Sunday, October 14, 2007

Who are the Values Voters?

In addition to some of the G.O.P. Presidential Candidates (but not Alan Keyes), guests scheduled to speak at the 2007 Value Voters Summit later this week include:

Roger Hedgecock:

In 1985 he was forced from office after being convicted on one count of conspiracy and 12 counts of perjury involving improper campaign contributions. Hedgecock failed to report over $350,000 in illegal contributions from Nancy Hoover, David Dominelli, and the J. David Company. The perjury charges were later overturned due to an erroneous jury instruction taking the issue of materiality, an element in every perjury charge, from the jury's domain as well as jury misconduct. Later, in a deal with prosecutors, Hedgecock pleaded guilty to misdemeanor money-laundering. After a year on probation, the charges were dismissed (the norm in California for first time misdemeanants).

Rabbi Daniel Lapin:

The Washington Post reported on October 16, 2005, that Toward Tradition received a $25,000 donation in 2000 from online gambling company eLottery, a lobbying client of Jack Abramoff and his employer, Preston Gates Ellis, despite Lapin's professed opposition to gambling. Some or all of the money received by Lapin was then transferred to a company run by the wife of Tony Rudy, an aide to Tom DeLay who was instrumental in killing an antigambling bill that eLottery and Abramoff were lobbying against. In a follow-up article published by the Washington Post on January 9, 2006, it was alleged that Toward Tradition was the "non-profit entity" referred to in Abramoff's plea agreement in relation to a $25,000 contribution made by Magazine Publishers of America which had hired Abramoff for a campaign against the postal rate increase.
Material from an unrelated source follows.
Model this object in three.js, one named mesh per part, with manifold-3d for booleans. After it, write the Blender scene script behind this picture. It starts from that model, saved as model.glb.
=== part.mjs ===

In March 2006, Tony Rudy pleaded guilty to one charge of conspiracy relating to the money his wife had received via Lapin.

And Tony Perkins:

Four years ago, Perkins addressed the Louisiana chapter of the Council of Conservative Citizens (CCC), America's premier white supremacist organization, the successor to the White Citizens Councils, which battled integration in the South. In 1996 Perkins paid former Ku Klux Klan Grand Wizard David Duke $82,500 for his mailing list. At the time, Perkins was the campaign manager for a right-wing Republican candidate for the US Senate in Louisiana. The Federal Election Commission fined the campaign Perkins ran $3,000 for attempting to hide the money paid to Duke.

Also slated to appear are convicted Watergate conspirator Chuck Colson, family man Newt Gingrich. thumb-headed playboy John Fund and anti-Semitism apologist Ben Stein.

Attendees would be well advised to leave their wallets in their hotel rooms and their children in another state.